Q. Et la province du Nouveau‑Brunswick s’est‑elle vu facturer la taxe d’accise fédérale?

R. Non, ce n’était pas le cas.

Q. Alors, pouvez‑vous m’aider à comprendre pourquoi il y a un élément nommé taxe d’accise fédérale, si elle n’a jamais eu à la payer?

R. Certainement. Ce système fonctionne de façon à ce que chacune des taxes payées par un intervenant de la chaîne, autrement dit, dans ce cas‑ci, la taxe d’accise fédérale, a été payée par Irving Oil Commercial GP, soient remises au gouvernement fédéral. À des fins de visibilité pour chaque partie de la chaîne de transactions, y compris dans ce cas‑ci, le client final étant la province du Nouveau‑Brunswick, ce montant est inscrit sur les factures à des fins de divulgation afin que le client puisse clairement voir que le produit n’a pas été acheté sans payer la taxe d’accise. Ainsi, le client apprend qu’un des intermédiaires de la chaîne de distribution a payé la taxe d’accise fédérale sur le produit, à savoir le carburant diesel coloré hors route.

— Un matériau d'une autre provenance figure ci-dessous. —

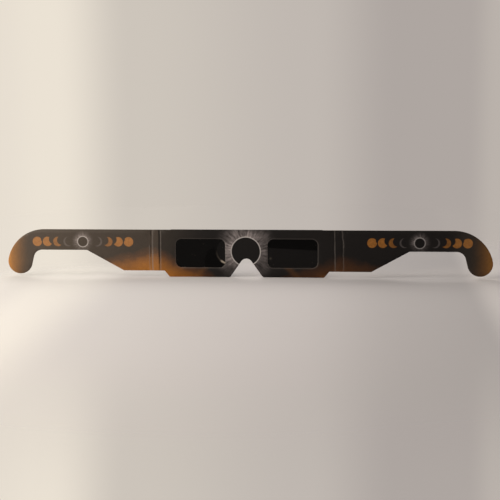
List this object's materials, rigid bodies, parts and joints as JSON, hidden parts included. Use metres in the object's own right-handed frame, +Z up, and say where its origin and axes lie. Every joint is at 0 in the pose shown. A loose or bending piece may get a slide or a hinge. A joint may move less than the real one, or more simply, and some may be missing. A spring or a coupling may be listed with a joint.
{
  "type": "eclipse glasses",
  "caption": "Paper eclipse glasses lying open: a folded front panel that holds dark filter films, with creased hinge strips and hooked temples.",
  "frame": {"origin": "top of the nose notch, midway through the thickness of the front panel: where the bridge meets the nose", "axes": "+X along the glasses, to the right as seen from the printed side (the wearer's left); +Y from the printed side towards the wearer's face; +Z up to the brow. Left and right in names are as seen from the printed side"},
  "size_m": [0.3496, 0.001, 0.0345],
  "materials": {
    "printed_board": "satin",
    "creased_board": "matte",
    "filter_film": "gloss",
    "glue": "matte"
  },
  "bodies": {
    "front": {"front_ply": "printed_board", "top_fold": "printed_board", "back_flap": "printed_board", "left_filter_film": "filter_film", "right_filter_film": "filter_film", "glue_top_line": "glue", "glue_bridge_pad": "glue", "glue_bottom_left": "glue", "glue_bottom_right": "glue", "glue_left_end": "glue", "glue_right_end": "glue", "left_inner_crease": "creased_board", "right_inner_crease": "creased_board"},
    "left_strip": {"left_hinge_strip": "printed_board", "left_outer_crease": "creased_board"},
    "left_temple": {"left_temple": "printed_board"},
    "right_strip": {"right_hinge_strip": "printed_board", "right_outer_crease": "creased_board"},
    "right_temple": {"right_temple": "printed_board"}
  },
  "joints": [
    {"name": "left_inner_fold", "type": "hinge", "parent": "front", "child": "left_strip", "pos_m": [-0.0632, -0.00005, 0.0058], "axis": [0, 0, -1], "range_deg": [0, 90]},
    {"name": "left_outer_fold", "type": "hinge", "parent": "left_strip", "child": "left_temple", "pos_m": [-0.0694, -0.00005, 0.0058], "axis": [0, 0, -1], "range_deg": [0, 85]},
    {"name": "right_inner_fold", "type": "hinge", "parent": "front", "child": "right_strip", "pos_m": [0.0632, -0.00005, 0.0058], "axis": [0, 0, 1], "range_deg": [0, 90]},
    {"name": "right_outer_fold", "type": "hinge", "parent": "right_strip", "child": "right_temple", "pos_m": [0.0694, -0.00005, 0.0058], "axis": [0, 0, 1], "range_deg": [0, 90]}
  ]
}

Q. Alors pourquoi le total des taxes, 824,09 $, comprend[‑il] à la fois la taxe de vente harmonisée et la taxe d’accise fédérale?

R. C’est juste la façon que le formulaire additionne les taxes. Il prend le prix et y ajoute ensuite les taxes afin qu’elles figurent sur la facture, essentiellement à des fins de divulgation.

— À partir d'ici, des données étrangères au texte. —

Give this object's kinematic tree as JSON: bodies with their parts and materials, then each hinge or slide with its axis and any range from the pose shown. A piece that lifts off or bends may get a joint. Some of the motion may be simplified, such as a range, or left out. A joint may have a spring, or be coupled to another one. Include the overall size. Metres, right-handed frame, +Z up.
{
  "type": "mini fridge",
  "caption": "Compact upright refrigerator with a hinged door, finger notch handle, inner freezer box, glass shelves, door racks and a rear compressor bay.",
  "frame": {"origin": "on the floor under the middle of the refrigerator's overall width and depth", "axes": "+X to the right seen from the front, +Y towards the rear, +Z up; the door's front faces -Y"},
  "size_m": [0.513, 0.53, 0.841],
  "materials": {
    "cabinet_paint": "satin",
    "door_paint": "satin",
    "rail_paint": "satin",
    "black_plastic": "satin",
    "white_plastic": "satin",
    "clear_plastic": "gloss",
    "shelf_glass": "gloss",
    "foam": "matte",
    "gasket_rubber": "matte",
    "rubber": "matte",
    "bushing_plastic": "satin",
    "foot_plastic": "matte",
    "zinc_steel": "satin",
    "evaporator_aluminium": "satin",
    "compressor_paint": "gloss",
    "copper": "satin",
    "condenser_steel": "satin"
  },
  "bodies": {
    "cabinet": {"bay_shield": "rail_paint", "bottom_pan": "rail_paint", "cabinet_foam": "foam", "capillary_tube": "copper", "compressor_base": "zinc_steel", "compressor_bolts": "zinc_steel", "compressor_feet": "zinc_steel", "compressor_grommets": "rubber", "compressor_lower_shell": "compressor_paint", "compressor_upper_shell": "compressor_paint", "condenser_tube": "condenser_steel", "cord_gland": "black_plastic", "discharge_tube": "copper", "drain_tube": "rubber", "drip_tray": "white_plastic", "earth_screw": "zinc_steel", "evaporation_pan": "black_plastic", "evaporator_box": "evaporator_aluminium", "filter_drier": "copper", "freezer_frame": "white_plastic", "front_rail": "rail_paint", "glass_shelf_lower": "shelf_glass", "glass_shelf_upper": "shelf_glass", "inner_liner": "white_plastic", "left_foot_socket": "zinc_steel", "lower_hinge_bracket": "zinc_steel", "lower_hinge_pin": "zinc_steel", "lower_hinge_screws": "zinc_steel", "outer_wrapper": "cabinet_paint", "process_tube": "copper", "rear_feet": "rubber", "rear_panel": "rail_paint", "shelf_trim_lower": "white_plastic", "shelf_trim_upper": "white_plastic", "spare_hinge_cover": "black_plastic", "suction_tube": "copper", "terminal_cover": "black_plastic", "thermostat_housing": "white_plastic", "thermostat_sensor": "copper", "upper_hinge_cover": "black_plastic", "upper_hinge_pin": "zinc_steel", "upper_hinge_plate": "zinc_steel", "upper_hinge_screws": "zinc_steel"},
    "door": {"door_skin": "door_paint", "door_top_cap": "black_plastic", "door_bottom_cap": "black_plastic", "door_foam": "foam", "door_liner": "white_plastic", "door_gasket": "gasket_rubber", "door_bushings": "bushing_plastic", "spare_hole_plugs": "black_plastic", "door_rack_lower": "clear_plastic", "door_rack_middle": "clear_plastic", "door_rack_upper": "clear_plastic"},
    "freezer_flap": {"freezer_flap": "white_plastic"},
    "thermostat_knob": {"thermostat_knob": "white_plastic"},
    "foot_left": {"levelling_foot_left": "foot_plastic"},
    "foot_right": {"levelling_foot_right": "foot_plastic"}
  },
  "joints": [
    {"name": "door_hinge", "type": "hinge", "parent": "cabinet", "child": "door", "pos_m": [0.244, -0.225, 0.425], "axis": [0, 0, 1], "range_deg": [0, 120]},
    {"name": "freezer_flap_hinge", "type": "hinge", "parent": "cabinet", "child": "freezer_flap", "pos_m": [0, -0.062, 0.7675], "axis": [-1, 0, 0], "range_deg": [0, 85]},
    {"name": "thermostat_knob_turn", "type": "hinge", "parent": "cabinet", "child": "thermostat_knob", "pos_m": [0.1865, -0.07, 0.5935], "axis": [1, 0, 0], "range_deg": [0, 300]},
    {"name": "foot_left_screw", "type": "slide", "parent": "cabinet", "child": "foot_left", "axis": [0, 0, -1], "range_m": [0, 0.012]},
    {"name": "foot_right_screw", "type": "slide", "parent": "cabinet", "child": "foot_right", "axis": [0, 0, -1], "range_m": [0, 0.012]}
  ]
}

Q. Je veux m’assurer que le tribunal comprenne bien ceci, M. Walker. Quel montant a été facturé à la province à titre de taxe d’accise fédérale?

R. Aucun.

(Transcription confidentielle, aux pages 5 et 6)

[51]  À mon avis, le témoignage de M. Walker établit que Highlands n’a pas facturé à la province du Nouveau‑Brunswick un montant égal à la taxe payée sous le régime de la partie III. Comme la demanderesse a réfuté cette hypothèse du ministre sur laquelle reposait la taxation, la défenderesse a dû prouver que la décision de refuser le remboursement restait la bonne.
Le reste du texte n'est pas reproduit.